[DO NOT PUBLISH]
IN THE UNITED STATES COURT OF APPEALS
FOR THE ELEVENTH CIRCUIT FILED
________________________ U.S. COURT OF APPEALS
ELEVENTH CIRCUIT
No. 08-17207 JAN 14, 2010
Non-Argument Calendar JOHN LEY
ACTING CLERK
________________________
D. C. Docket No. 08-00006-CR-OC-10GRJ
UNITED STATES OF AMERICA,
Plaintiff-Appellee,
versus
ALFREDO ISLES HERNANDEZ,
a.k.a.
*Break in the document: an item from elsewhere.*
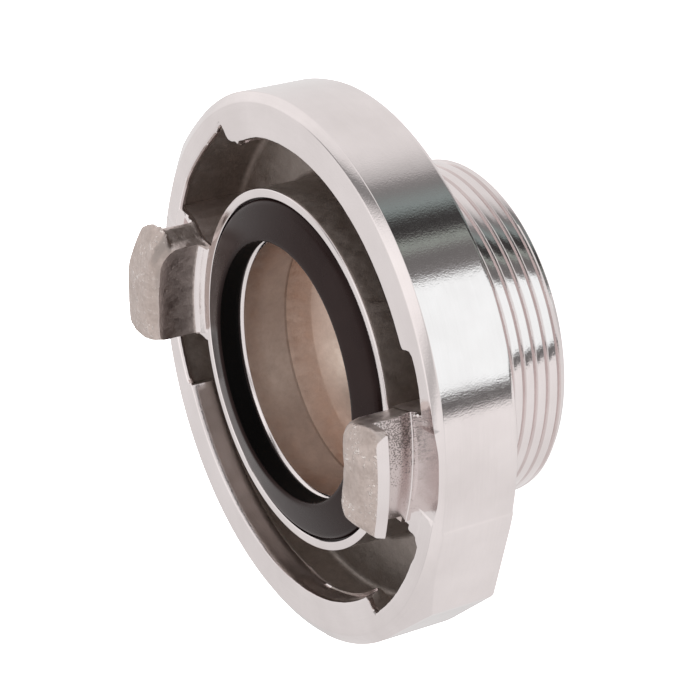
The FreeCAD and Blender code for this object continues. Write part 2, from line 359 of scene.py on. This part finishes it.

Alfredo Hernandez,
Defendant-Appellant.
________________________
Appeal from the United States District Court
for the Middle District of Florida
_________________________
(January 14, 2010)
Before BARKETT, HULL and ANDERSON, Circuit Judges.
PER CURIAM:
Defendant-Appellant Alfredo Isles Hernandez appeals his convictions and
sentences for conspiring to manufacture and possess with intent to distribute 100 or
more kilograms of marijuana and 100 or more marijuana plants, in violation of 21
U.S.C. § 846 and 21 U.S.C. §§ 841(a)(1) and 841(b)(1)(B)(vii) (Count One), and
with manufacturing and possessing with intent to distribute 100 or more kilograms
of marijuana and 100 or more marijuana plants, in violation of 21 U.S.C.
§§ 841(a)(1) and 841(b)(1)(B)(vii) and 18 U.S.C. § 2 (Count Two).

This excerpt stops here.